La formation franchit de nouvelles frontières
Si les écoles régionales convoitent une
présence à Paris, les écoles étrangères cherchent aussi étendre leur
couverture. Et l'on voit même des Universités nord-américaines franchir
l'Atlantique pour gagner une clientèle européenne. L'Université de Chicago
Graduate School of Business s'est récemment installée à Londres où elle propose
depuis mars 2006, des programmes de formation continue en marketing
spécifiquement adaptés à la demande des entreprises européennes (“stratégies de
fixation des prix”, “management des stratégies marketing”), entre autres
françaises. Les séminaires, d'une durée de quatre jours, abordent des thèmes
clés du monde des affaires, comme le leadership, la stratégie des prix, la
finance, les assurances, la gestion de portefeuilles, les fusions et
acquisitions… Les cours sont dispensés par le corps professoral de l'Ecole, qui
compte parmi ses membres six Prix Nobel. « Nous avons passé des partenariats
avec diverses entreprises pour des formations internes ou personnalisées, à
l'instar de Lafarge où nous avons mis en place un programme qui inclura
à terme 800 managers », développe Michael Malefakis, directeur de
Chicago GSB. L'émergence des IAE (Instituts d'administration des entreprises)
fait sans doute directement écho à cette aspiration des entreprises et des
stagiaires à l'internationalisation des enseignements marketing. Entités
autonomes, les 29 IAE françaises fonctionnent comme des écoles au sein
d'universités, reproduisant très précisément le modèle des business schools anglo-saxonnes, avec des pools
d'en-seignants-chercheurs permettant de revendiquer un positionnement à la
pointe de l'expertise dans les domaines abordés.

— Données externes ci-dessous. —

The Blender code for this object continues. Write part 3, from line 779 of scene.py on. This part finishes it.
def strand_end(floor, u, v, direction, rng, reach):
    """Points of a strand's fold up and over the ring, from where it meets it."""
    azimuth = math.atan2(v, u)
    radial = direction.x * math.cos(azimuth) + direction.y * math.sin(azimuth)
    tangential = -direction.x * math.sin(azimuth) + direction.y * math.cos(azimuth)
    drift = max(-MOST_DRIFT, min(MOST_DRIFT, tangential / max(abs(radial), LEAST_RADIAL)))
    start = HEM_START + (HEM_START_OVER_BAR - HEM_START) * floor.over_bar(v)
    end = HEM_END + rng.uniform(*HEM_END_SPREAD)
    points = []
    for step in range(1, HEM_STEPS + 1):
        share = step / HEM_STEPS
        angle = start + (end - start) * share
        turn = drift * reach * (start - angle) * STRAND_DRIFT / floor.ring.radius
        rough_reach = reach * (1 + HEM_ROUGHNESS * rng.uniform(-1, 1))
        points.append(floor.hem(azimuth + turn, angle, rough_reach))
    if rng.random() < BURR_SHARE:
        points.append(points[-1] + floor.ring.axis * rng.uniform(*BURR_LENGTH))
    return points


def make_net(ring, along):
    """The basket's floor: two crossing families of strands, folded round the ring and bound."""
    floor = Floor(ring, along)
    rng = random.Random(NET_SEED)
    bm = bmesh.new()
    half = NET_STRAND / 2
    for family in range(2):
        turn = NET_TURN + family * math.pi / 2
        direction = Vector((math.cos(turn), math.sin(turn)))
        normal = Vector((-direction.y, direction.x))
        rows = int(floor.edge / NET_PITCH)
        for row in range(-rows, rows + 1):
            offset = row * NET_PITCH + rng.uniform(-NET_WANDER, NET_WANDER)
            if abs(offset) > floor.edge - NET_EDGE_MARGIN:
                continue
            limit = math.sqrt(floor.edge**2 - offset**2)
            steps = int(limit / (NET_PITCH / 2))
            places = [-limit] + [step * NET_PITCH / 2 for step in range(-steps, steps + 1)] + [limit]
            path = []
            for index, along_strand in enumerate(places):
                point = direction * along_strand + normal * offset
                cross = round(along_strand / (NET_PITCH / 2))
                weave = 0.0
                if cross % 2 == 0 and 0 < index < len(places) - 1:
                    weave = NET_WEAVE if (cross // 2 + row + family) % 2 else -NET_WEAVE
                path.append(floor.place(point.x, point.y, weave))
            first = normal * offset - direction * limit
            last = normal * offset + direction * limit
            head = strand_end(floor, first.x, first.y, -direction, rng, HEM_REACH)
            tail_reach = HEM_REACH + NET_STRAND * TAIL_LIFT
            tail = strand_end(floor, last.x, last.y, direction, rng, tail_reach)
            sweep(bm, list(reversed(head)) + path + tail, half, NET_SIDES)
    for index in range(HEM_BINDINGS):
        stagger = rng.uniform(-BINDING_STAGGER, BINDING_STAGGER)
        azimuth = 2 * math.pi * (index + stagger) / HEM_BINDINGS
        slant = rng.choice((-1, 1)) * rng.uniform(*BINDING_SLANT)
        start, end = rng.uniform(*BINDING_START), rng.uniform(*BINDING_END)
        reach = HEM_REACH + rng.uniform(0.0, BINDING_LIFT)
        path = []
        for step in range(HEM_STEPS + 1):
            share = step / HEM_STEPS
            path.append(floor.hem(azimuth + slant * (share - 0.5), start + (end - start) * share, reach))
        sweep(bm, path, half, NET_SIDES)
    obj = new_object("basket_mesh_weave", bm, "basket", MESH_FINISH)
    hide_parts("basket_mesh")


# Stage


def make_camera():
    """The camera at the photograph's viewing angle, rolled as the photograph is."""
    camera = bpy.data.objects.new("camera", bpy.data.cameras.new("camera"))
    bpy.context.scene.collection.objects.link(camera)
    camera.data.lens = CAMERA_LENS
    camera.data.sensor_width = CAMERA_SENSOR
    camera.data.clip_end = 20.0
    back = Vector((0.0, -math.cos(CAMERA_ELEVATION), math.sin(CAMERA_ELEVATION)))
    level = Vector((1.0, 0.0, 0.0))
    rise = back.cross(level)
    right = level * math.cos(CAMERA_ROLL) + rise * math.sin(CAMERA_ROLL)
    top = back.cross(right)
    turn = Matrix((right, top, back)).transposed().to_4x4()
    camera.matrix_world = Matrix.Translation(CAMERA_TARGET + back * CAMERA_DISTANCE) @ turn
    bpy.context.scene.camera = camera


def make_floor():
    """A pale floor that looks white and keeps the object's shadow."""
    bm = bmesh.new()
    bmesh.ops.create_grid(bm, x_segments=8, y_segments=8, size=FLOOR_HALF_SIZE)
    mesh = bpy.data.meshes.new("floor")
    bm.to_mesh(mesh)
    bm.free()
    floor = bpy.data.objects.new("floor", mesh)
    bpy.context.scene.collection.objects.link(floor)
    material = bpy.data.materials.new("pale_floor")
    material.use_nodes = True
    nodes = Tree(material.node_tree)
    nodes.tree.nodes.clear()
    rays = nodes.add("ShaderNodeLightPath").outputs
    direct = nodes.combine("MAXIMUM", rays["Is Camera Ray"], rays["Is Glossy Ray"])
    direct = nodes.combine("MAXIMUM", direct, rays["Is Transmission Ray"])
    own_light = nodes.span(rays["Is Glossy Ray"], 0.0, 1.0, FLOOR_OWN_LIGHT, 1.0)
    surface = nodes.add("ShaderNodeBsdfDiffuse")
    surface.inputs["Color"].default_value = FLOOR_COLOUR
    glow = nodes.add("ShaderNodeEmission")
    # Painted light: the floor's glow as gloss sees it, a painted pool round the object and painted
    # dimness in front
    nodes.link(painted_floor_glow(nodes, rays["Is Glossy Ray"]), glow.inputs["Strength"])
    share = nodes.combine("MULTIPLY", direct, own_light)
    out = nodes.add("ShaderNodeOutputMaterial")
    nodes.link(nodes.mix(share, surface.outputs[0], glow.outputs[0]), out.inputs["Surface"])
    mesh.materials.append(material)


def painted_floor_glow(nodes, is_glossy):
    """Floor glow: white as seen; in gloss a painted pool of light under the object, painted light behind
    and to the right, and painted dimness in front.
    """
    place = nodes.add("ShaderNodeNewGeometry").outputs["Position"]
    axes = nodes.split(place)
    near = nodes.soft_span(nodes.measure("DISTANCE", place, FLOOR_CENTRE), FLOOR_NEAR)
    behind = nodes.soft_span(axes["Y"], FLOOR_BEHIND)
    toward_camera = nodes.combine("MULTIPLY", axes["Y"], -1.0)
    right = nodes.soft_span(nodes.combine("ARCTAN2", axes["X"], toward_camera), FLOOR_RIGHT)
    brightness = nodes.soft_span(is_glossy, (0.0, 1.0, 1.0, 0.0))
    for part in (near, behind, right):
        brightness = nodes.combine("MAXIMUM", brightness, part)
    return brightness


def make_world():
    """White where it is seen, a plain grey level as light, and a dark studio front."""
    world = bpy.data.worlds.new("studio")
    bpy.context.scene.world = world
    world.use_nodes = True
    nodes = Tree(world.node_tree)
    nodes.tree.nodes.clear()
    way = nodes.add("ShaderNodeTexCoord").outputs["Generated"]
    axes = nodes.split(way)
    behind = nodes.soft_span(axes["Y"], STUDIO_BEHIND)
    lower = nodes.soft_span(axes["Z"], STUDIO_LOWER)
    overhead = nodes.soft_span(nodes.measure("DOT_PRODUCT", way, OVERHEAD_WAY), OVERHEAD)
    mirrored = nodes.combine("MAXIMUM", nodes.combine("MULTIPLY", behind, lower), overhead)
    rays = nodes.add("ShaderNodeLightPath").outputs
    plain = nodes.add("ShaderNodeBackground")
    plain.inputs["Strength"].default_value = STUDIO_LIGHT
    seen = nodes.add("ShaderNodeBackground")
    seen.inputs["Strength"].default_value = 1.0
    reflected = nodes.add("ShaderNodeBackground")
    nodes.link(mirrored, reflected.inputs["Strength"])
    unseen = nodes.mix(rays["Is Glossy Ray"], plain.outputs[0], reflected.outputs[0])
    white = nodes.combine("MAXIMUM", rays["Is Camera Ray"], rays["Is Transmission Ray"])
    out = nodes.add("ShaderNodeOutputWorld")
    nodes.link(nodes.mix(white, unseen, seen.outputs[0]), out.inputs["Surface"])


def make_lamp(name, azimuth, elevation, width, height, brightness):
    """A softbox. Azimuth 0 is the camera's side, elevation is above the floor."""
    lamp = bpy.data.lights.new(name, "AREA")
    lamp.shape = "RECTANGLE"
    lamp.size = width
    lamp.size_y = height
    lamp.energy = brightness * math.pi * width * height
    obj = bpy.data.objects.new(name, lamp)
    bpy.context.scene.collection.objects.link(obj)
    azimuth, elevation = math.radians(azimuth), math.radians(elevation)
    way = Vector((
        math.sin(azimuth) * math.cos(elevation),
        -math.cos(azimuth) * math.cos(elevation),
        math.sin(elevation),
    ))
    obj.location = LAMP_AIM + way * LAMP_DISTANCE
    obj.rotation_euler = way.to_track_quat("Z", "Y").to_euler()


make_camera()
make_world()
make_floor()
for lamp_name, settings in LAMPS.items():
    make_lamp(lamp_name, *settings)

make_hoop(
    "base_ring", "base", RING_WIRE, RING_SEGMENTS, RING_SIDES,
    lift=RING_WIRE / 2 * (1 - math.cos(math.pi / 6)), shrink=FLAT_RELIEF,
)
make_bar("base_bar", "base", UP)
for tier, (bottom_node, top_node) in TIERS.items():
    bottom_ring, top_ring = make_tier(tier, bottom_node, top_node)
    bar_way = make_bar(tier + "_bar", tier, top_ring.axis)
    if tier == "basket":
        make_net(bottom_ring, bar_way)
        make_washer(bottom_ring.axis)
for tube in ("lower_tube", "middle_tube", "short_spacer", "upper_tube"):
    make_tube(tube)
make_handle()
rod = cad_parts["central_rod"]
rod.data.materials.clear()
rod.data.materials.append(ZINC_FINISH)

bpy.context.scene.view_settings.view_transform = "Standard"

« Nous sommes typiquement des
universitaires. Nous proposons des formations diplômantes adaptées aux besoins
précis de cadres d'entreprise, ainsi qu'aux besoins de leurs employeurs, note Jean-Marc Décaudin, responsable du département marketing de l'IAE Toulouse. La plupart du temps, les stages sont
financés par les entreprises. C'est le cas avec Siemens, Alcatel, Airbus. » Les
pratiques en matière d'ouverture à l'international varient trop sur le plan des
contenus et de la durée des échanges pour être faciles à convertir en
indicateurs fiables. L'internationalisation des formations continue est
directement liée à la culture internationale que les écoles ont su développer
dans le cadre de leurs formations initiales. A l'image d'Audencia qui a tissé
depuis des années des liens étroits avec des universités d'Ohio et de Caroline
du Sud, de l'ESC Pau, très présente en Inde, ou encore de l'ESCP-EAP, qui
dépêche tous ses élèves un an à l'étranger, l'ESC Amiens, qui envoie plus de
30 élèves en Chine… La palme revenant à l'Insead, où, diversité culturelle de
ses stagiaires oblige, tous les cours sont dispensés en anglais.
Le boom du on line
La formation on line reste principalement le fait de grandes entreprises.

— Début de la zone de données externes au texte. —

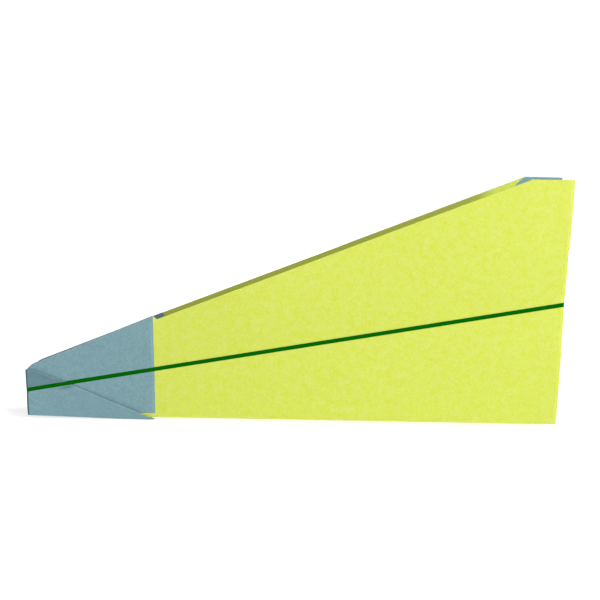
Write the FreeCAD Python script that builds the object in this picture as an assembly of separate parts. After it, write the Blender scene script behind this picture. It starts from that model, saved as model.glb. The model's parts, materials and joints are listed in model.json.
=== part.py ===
import FreeCAD, Part
import math
import os

from FreeCAD import Placement, Rotation, Vector

# A paper airplane folded from one letter sheet, standing on its keel with its nose towards -X.
# Every flat facet between two creases is one solid. Lengths are millimetres, angles degrees.
# The origin is on the keel fold, at the place where the fuselage is pinched to throw it.

# ---- the sheet ----
SHEET_LENGTH = 279.4
SHEET_WIDTH = 215.9
PAPER = 0.1                    # thickness of one layer

# ---- the folds ----
CORNER_GAP = 2.0               # how far the turned front corner stops short of the centre line
TIP_SHORT = 0.3                # how far the folded-back tip stops short of the corner's edge
GRIP_FROM_NOSE = 102.0         # the origin, under the balance point, measured from the nose

# ---- how far the folds stand open ----
HALF_OPENING = 12.0            # lean of each half from upright
WING_BEND = {"left": 4.5, "right": 0.0}        # further lean of each wing above its crease

# ---- the folder's small errors, side by side ----
CORNER_RISE = {"left": 1.5, "right": 0.3}      # double layer creased further out at its rear end
CREASE_DROP = {"left": 0.7, "right": -0.3}     # single layer behind it creased further in there
CREASE_TURN = {"left": 0.0, "right": -0.37}    # single layer's crease steeper than it should be
SHEET_SKEW = {"left": -0.6, "right": 1.9}      # tail edge out of square with the keel

# ---- clearances ----
HALF_GAP = 0.05                # inner face of each half to the centre plane, when shut
KEEL_GAP = 0.02                # keel bend of each half to the centre plane
WING_GAP = 0.02                # facet edge to the wing crease line, on both sides of it
AXIS_GAP = 0.02                # wing hinge line outside the thickest stack of layers

OUTWARD = {"left": -1.0, "right": 1.0}         # which way along Y the outer face looks

# Layers of one half, counted outwards from the centre plane. The last four are the folded-back
# tip, in the reverse order of the first four.
INNER_CORNER, INNER_FLAP, PANEL, OUTER_CORNER = range(4)
LOCK_CORNER, LOCK_PANEL, LOCK_FLAP, LOCK_COVER = range(4, 8)
LAYERS = 8

half_width = SHEET_WIDTH / 2
corner_angle = 90.0 / 2                        # first fold: it halves the sheet's square corner
lead_angle = corner_angle / 2                  # second fold: the slanted edge to the centre line
lead_slope = math.tan(math.radians(lead_angle))
tail_height = min(half_width, SHEET_LENGTH * lead_slope)
nose = (half_width - TIP_SHORT) / 2            # third fold: the tip turned back over the outside
nose_height = nose * lead_slope
tip_end = 2 * nose
lap = PAPER / math.cos(math.radians(lead_angle))     # height that one more layer adds to a slope
hinge_height = HALF_GAP + LAYERS * PAPER + AXIS_GAP  # wing hinge line, out from the centre plane


def inner_face(layer):
    """Distance of a layer's inner face from the centre plane."""
    return HALF_GAP + layer * PAPER


def corner_top(side):
    """Height of the leading edge at the rear end of the turned corner."""
    return half_width * lead_slope + CORNER_RISE[side]


def crease_end(side):
    """Where the leading edge meets the sheet's side edge."""
    climb = half_width * (1 - lead_slope) + CREASE_DROP[side]
    return half_width + climb / math.tan(math.radians(lead_angle + CREASE_TURN[side]))


def step_length(side):
    """Length of the 45 degree step where the leading edge drops behind the turned corner."""
    return (CORNER_RISE[side] + CREASE_DROP[side]) / (1 + lead_slope)


def leading_edge(side, start):
    """Leading edge of the sheet, from its rear end forward to the distance start."""
    step = step_length(side)
    points = [(crease_end(side), half_width)]
    if step > 0:
        points.append((half_width + step, corner_top(side) - step))
    points.append((half_width, corner_top(side)))
    return points + front_edge(start, nose_height)


def front_edge(start, height):
    """Top of a layer's front end, past the nose line as far as its own bend."""
    return [(nose, height), (start, height)]


def keep(outline, height):
    """The part of an outline where height(point) is not negative."""
    kept = []
    for here, after in zip(outline, outline[1:] + outline[:1]):
        a = height(here)
        b = height(after)
        if a >= 0:
            kept.append(here)
        if a * b < 0:
            share = a / (a - b)
            kept.append((here[0] + share * (after[0] - here[0]), here[1] + share * (after[1] - here[1])))
    return kept


def room_to_tail(point):
    """Distance of a point ahead of the sheet's tail edge."""
    return SHEET_LENGTH - point[0]


def room_to_turned_tail(point):
    """The same for a point of the slanted flap, measured where it lies before its fold."""
    turn = math.radians(2 * lead_angle)
    return SHEET_LENGTH - point[0] * math.cos(turn) - point[1] * math.sin(turn)


# ---- outlines: (distance from the sheet's original point, height above the keel) ----

def panel_outline(side, start, floor):
    """The main sheet of one half."""
    rear = max(SHEET_LENGTH, crease_end(side))
    tail = [(start, floor), (rear, floor), (rear, half_width)]
    return keep(tail + leading_edge(side, start), room_to_tail)


def inner_flap_outline(side, start, floor):
    """The slanted flap turned to the inside, whose raw edge lies near the corner angle."""
    raw_edge_angle = corner_angle + 2 * CREASE_TURN[side]
    raw_edge_foot = crease_end(side) - (half_width - floor) / math.tan(math.radians(raw_edge_angle))
    outline = [(start, floor), (raw_edge_foot, floor)] + leading_edge(side, start)
    return keep(outline, room_to_turned_tail)


def inner_corner_outline(side, start, floor):
    """The part of the turned corner that the slanted flap carried to the inside."""
    top = corner_top(side)
    rear = [(half_width + top - floor, floor), (half_width, top)]
    return [(start, floor)] + rear + front_edge(start, nose_height)


def outer_corner_outline(side, start, floor):
    """The part of the turned corner that stays on the outside."""
    top = corner_top(side) + lap
    return [(start, floor), (half_width, floor), (half_width, top)] + front_edge(start, nose_height + lap)


def lock_outline(side, start, floor):
    """The folded-back tip, a triangle pointing at the tail."""
    slope_foot = tip_end - floor / lead_slope
    return [(start, floor), (slope_foot, floor)] + front_edge(start, nose_height)


# name, layer, outline, height of its lower edge above the lowest keel bend
FACETS = [
    ("inner_corner", INNER_CORNER, inner_corner_outline, 2 * PAPER),
    ("inner_flap", INNER_FLAP, inner_flap_outline, 2 * PAPER),
    ("panel", PANEL, panel_outline, PAPER),
    ("corner_flap", OUTER_CORNER, outer_corner_outline, CORNER_GAP),
    ("lock_corner", LOCK_CORNER, lock_outline, CORNER_GAP),
    ("lock_panel", LOCK_PANEL, lock_outline, 0.0),
    ("lock_flap", LOCK_FLAP, lock_outline, 0.0),
    ("lock_cover", LOCK_COVER, lock_outline, 0.0),
]


def nose_bend(layer):
    """How many nested bends at the nose lie inside this layer's own, counting its own."""
    if layer < LOCK_CORNER:
        return OUTER_CORNER - layer
    return layer - LOCK_CORNER


def facet_start(layer):
    """Front end of a facet: it reaches forward to touch its own bend at the nose."""
    return nose - PAPER * max(nose_bend(layer) - 1, 0)


# ---- the wing crease, from the middle of the nose to the middle of the tail ----

crease_front = (nose, nose_height / 2)
crease_rear = (SHEET_LENGTH, tail_height / 2)


def above_crease(point):
    """Signed distance of a point above the wing crease line."""
    run = crease_rear[0] - crease_front[0]
    rise = crease_rear[1] - crease_front[1]
    away = (point[0] - crease_front[0], point[1] - crease_front[1])
    return (away[1] * run - away[0] * rise) / math.hypot(run, rise)


def fuselage_part(outline):
    return keep(outline, lambda point: -above_crease(point) - WING_GAP)


def wing_part(outline):
    return keep(outline, lambda point: above_crease(point) - WING_GAP)


def trimmed(outline):
    """An outline without points that repeat their neighbour."""
    ahead = outline[1:] + outline[:1]
    return [here for here, after in zip(outline, ahead) if math.dist(here, after) > PAPER / 100]


# ---- solids ----

def place(side, point, out):
    """A point of the closed airplane, in its own frame."""
    skew = math.tan(math.radians(SHEET_SKEW[side]))
    along = point[0] + skew * point[1] - nose - GRIP_FROM_NOSE
    return Vector(along, OUTWARD[side] * out, point[1])


def prism(side, outline, near, far):
    """A flat plate of the given outline, between two distances from the centre plane."""
    corners = [place(side, point, near) for point in trimmed(outline)]
    face = Part.Face(Part.makePolygon(corners + corners[:1]))
    return face.extrude(Vector(0, OUTWARD[side] * (far - near), 0))


def box_outline(start, end, floor, top):
    return [(start, floor), (end, floor), (end, top), (start, top)]


def nose_strip(layer, floor):
    """Outline of the bend that brings a layer of the folded-back tip round the nose."""
    front = nose - PAPER * nose_bend(layer)
    return box_outline(front, front + PAPER, floor, nose_height)


def lead_strip(side):
    """Outline of the bend that brings the turned corner round the leading edge."""
    top = corner_top(side)
    edge = [(nose, nose_height), (half_width, top)]
    return edge + [(u, v + lap) for u, v in reversed(edge)]


def facet_plates(side, layer, outline, floor):
    """Plates that make one facet with its bends, as (outline, near, far)."""
    near = inner_face(layer)
    far = near + PAPER
    start = facet_start(layer)
    plates = [(outline(side, start, floor), near, far)]
    if layer in (PANEL, LOCK_PANEL):           # these two run on round the keel
        shape = outline(side, start, floor)
        sole = keep(shape, lambda point: floor + PAPER - point[1])
        plates.append((sole, KEEL_GAP, far))
    if layer == OUTER_CORNER:
        plates.append((lead_strip(side), inner_face(INNER_CORNER), far))
    if layer > LOCK_CORNER:
        mirrored = LOCK_CORNER + OUTER_CORNER - layer
        plates.append((nose_strip(layer, floor), inner_face(mirrored), far))
    return plates


def solid_of(side, plates, part):
    """The plates of one facet, cut to its side of the wing crease and joined."""
    pieces = []
    for outline, near, far in plates:
        kept = part(outline)
        if len(kept) > 2:
            pieces.append(prism(side, kept, near, far))
    shape = pieces[0]
    for piece in pieces[1:]:
        shape = shape.fuse(piece)
    return shape.removeSplitter()


# ---- from closed to the resting pose ----

def turned(shape, centre, axis, angle):
    turn = Placement(Vector(), Rotation(axis, angle), centre)
    moved = shape.copy()
    moved.transformShape(turn.toMatrix(), True)
    return moved


def wing_axis(side):
    """A point on the closed airplane's wing hinge line, and its direction."""
    front = place(side, crease_front, hinge_height)
    rear = place(side, crease_rear, hinge_height)
    along = rear.sub(front).normalize()
    return front, along.multiply(-OUTWARD[side])


def keel_axis(side):
    """The keel hinge line, in the direction that leans this half outwards."""
    return Vector(0, 0, 0), Vector(-OUTWARD[side], 0, 0)


def resting_wing_axis(side):
    """The wing hinge line of the resting airplane: a point on it, and its direction."""
    centre, direction = keel_axis(side)
    lean = Rotation(direction, HALF_OPENING)
    front, along = wing_axis(side)
    return lean.multVec(front), lean.multVec(along)


def build_half(side):
    """Every facet of one half, in its resting pose, as name: shape."""
    made = {}
    for name, layer, outline, floor in FACETS:
        plates = facet_plates(side, layer, outline, floor)
        fuselage = solid_of(side, plates, fuselage_part)
        wing = turned(solid_of(side, plates, wing_part), *wing_axis(side), WING_BEND[side])
        made[f"{side}_fuselage_{name}"] = turned(fuselage, *keel_axis(side), HALF_OPENING)
        made[f"{side}_wing_{name}"] = turned(wing, *keel_axis(side), HALF_OPENING)
    return made


def main():
    os.makedirs("parts", exist_ok=True)
    for side in ("left", "right"):
        for name, shape in build_half(side).items():
            shape.exportStep(f"parts/{name}.step")
            print(name, len(shape.Solids), shape.isValid(), round(shape.Volume, 3))


main()
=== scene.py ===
import json
import math

import bpy
import numpy as np
from mathutils import Matrix, Vector


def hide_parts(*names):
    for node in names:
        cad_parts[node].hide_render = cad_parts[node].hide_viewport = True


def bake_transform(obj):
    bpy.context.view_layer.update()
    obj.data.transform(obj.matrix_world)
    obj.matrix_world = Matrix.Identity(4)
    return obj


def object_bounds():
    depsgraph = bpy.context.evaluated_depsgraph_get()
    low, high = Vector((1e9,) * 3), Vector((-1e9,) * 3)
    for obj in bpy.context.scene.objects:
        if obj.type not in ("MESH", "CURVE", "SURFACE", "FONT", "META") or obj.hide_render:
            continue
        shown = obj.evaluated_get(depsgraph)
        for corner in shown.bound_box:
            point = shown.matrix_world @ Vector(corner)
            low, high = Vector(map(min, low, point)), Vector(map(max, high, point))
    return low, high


# A paper airplane folded from one letter sheet, yellow on one face and grey-blue on the other.
# Each layer is drawn flat and closed in millimetres, as (along the keel, height, out from the
# centre plane), then opened to the resting pose that the frame gives.

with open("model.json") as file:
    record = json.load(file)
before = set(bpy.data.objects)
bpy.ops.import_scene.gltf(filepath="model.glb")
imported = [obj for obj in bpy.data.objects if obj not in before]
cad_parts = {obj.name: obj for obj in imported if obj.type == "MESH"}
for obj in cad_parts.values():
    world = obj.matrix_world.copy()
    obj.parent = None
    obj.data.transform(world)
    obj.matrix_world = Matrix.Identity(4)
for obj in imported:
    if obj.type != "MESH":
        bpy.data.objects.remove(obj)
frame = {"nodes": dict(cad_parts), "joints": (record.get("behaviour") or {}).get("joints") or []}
cad_low, cad_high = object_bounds()
MM = 0.001
SIDES = {"left": -1.0, "right": 1.0}

# The layers of one half, from the centre plane outwards
INNER_CORNER, INNER_FLAP, PANEL, OUTER_CORNER, LOCK_CORNER, LOCK_PANEL, LOCK_FLAP, LOCK_COVER = range(8)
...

64 % des entreprises utilisatrices investissent dans la e-formation depuis moins de cinq ans.
5 à 10 % des salariés sont en moyenne concernés par la e-formation dans la moitié des entreprises.
Le système de gestion et de diffusion de la e-formation est principalement hébergé dans l'entreprise, souvent acquis
“clés en main”, ou développé en interne à partir d'un logiciel gratuit (pour 8 % des entreprises).
Le budget e-formation est en augmentation pour 66 %
des entreprises.
Un marché très partagé
Pas moins de huit cent un stages ! C'est le chiffre recensé par Foragora Accor Services, filiale du groupe Accor spécialisée dans l'intermédiation entre acheteurs de formations, lorsque l'on saisit “marketing” sur son moteur de recherche. Des programmes émanant d'une grande diversité d'acteurs : Organismes généralistes (Cegos, Demos, Cnof…); Organismes spécialistes (ISM, IFG…); Grandes écoles de commerce et de management (HEC, Essec, Insead…); Organismes consulaires et publics (Chambres régionales ou départementales de commerce et d'industrie, Chambres des métiers…); Prestataires spécialisés (agences, cabinets d'études ou de conseil, free-lance…) pouvant délivrer en activité annexe des formations ad hoc; Médias (Benchmark group.); Fournisseurs d'offres et de services spécialisés, notamment dans l'Internet, délivrant des formations techniques autour de leurs métiers (Google, Overture…); Organisateurs de salons; Plates-formes d'e-learning.